Around one in ten acute mental health hospital admissions involves a medical error, one in six an adverse event. We refer to these as ‘safety incidents’.

The deaths of UK mental health patients has prompted a Government rapid review and a national inquiry. The factors which contribute to patient safety in mental health settings vary from the factors which contribute to patient safety in physical healthcare settings, but this is poorly understood. An especially neglected area is how mental health staff and team characteristics may influence safety. ‘Toxic leaders’, for instance, may role-model unhelpful behaviours or suppress staff instincts to speak out. This research will address the evidence gap and create new translatable knowledge to support urgently needed safety improvements across the mental health sector.

Aim

To explore individual and collective staff factors that increase/reduce the risk of safety incidents on adult acute mental health wards, to inform evidence-based recommendations for mental health organisations, regulatory bodies and national training organisations.

Objectives

1. Develop an evidence-informed staff risk and protective factors theoretical model
2. Understand the extent to which variation in incident data on wards is driven by staff and team characteristics
3. Explore underlying mechanisms of relationships between incidents, and staff and team characteristics.

Methods

Design: Mixed methods with three phases informed by a Lived Experience Advisory Group (LEAG).

Phase 1: Systematic integrative literature review to develop a theoretical staff risk and protective factors model (Obj 1).
Phase 2: Hierarchical modelling of longitudinal quantitative routine data to measure and record the extent of differences across wards; understand the extent to which variation is driven by ward, patient and staff considerations; and identify outlier wards for further investigation (Obj 2).
Phase 3: Case studies in 5 outlier wards to explore mechanisms underlying the staff risk and protective factors model (Obj 3).
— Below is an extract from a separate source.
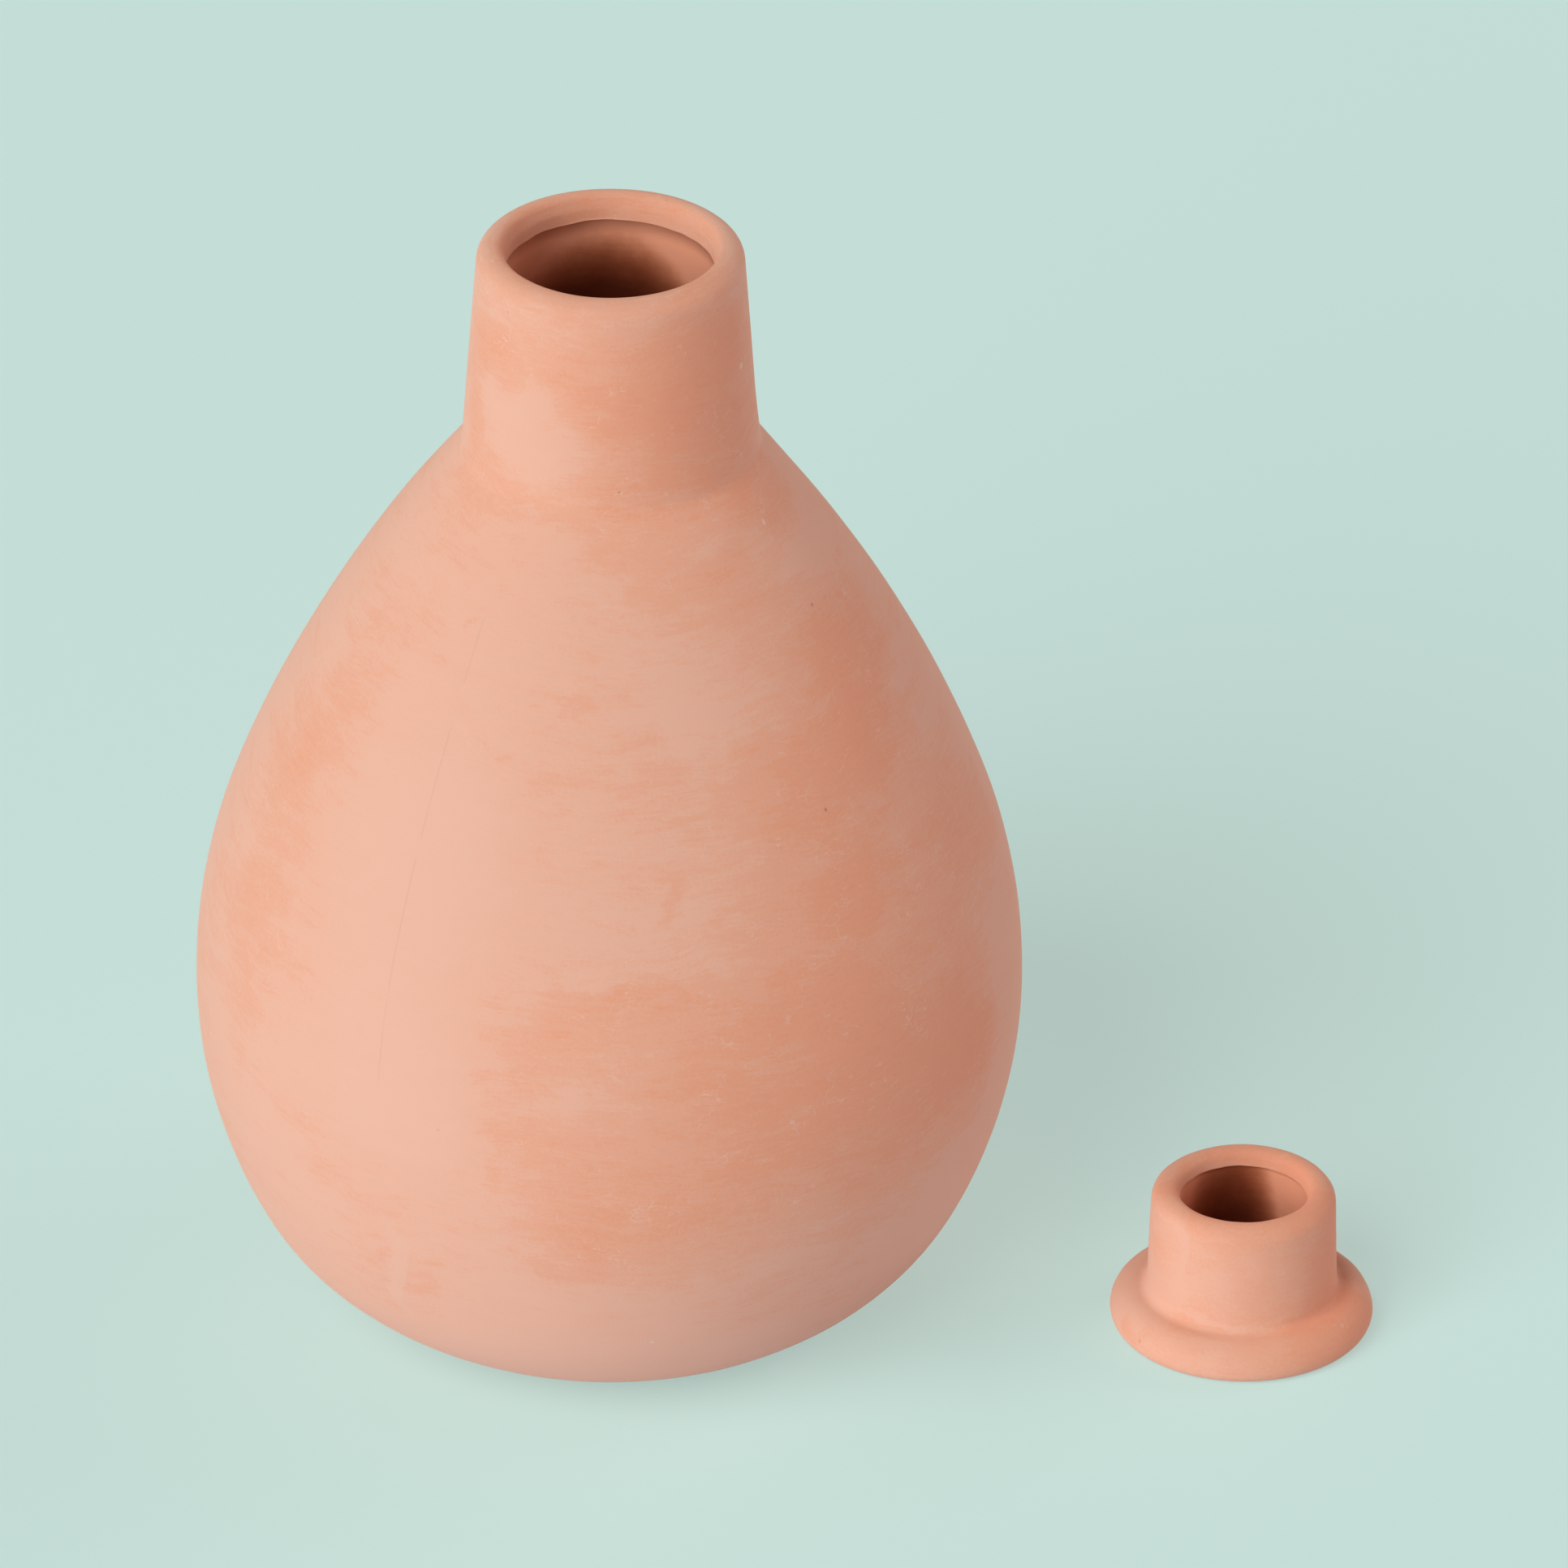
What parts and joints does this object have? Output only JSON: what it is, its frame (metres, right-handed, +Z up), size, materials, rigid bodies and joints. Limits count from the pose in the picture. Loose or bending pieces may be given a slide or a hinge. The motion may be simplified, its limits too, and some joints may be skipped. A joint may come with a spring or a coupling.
{
  "type": "irrigation olla",
  "caption": "Unglazed terracotta irrigation olla: a pear-shaped jar with a narrow neck and rounded rim, its flanged hollow stopper standing upside down beside it.",
  "frame": {"origin": "centre of the jar's flat foot, on the surface it stands on", "axes": "+Z up along the jar's axis and out of its mouth, +X towards the side where the stopper stands"},
  "size_m": [0.303, 0.212, 0.3],
  "materials": {
    "terracotta_jar": "unglazed matt terracotta with a pale bloom",
    "terracotta_stopper": "unglazed matt terracotta"
  },
  "bodies": {
    "root": {"olla_pot": "terracotta_jar", "stopper": "terracotta_stopper"}
  },
  "joints": []
}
Timeline: 30 months

Impact

The anticipated impact and dissemination is that our study will provide the first evidence about the relationship between staff and ward characteristics and incidents on mental health wards. This information will be of interest to academics and clinicians internationally.

It will inform future interventions to promote safety in mental health and other services. The dissemination strategy is based on proven effective mechanisms and will be informed by the LEAG and a stakeholder event.

Outputs will include written reports, oral presentations, regular blog posts on a project website, an infographic and lay summary, a stakeholder event and a brief training resource for ward staff.

Our dissemination approach aligns with NIHR guidance. We will target key stakeholders including NHS service providers and staff, service commissioners and regulators, policy makers and academic researchers. Written, verbal, electronic and face to face methods will be employed to target patient/service user, carer, public, practitioner and academic audiences.

Guided by the Study Steering Committee, LOMANI and the LEAG we will co-design the strategy, which will be refined towards the end of the project at our stakeholder event. We have established links with relevant community, professional and NIHR networks, which will enable us to spread our findings across multiple regions, and support wider knowledge mobilisation.